If this theory holds, then we currently have an overly optimistic view of the economy. What's worse: it means that 2010's gain will be 2011's loss. Profits and spending will sink due to tax increases. This could cause consumer confidence to dip next year if Americans no longer believe the recovery will endure. This would effectively create a self-fulfilling prophecy.

As Laffer mentions in his column, this sort of behavior is precisely what we always see when people anticipate a change in government policy. With cash-for-clunkers, auto sales fell when the program ended. Similarly, after the home buyers' credit expired in April, house sales plummeted. His fear -- which seems plausible -- is that the same will happen with the spending of wealthy individuals and small businesses in 2011.
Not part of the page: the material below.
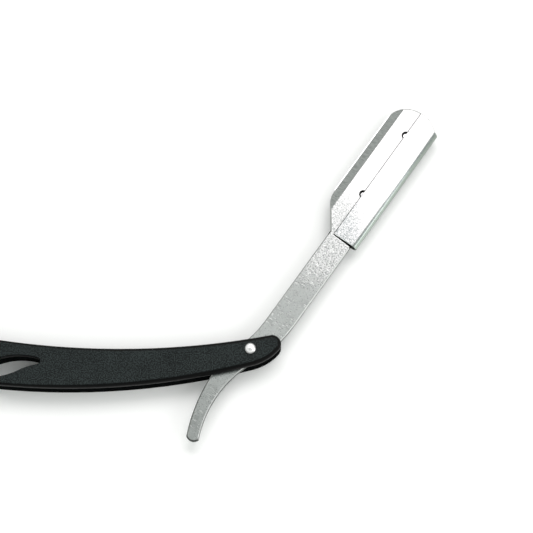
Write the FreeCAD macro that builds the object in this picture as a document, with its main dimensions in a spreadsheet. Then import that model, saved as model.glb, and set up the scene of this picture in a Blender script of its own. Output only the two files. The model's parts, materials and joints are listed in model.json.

At this point, it seems quite unlikely that President Obama and Democrats in Congress will change their minds about allowing the tax cuts to expire. But extending them even a year or two would likely do the trick. While a double-dip will still be a threat in 2011, it's far less likely we would have to worry about one in 2012 or 2013. Even if the power in Washington wants to tax the rich at higher rates, the short-term benefit of doing so might not be worth the risk.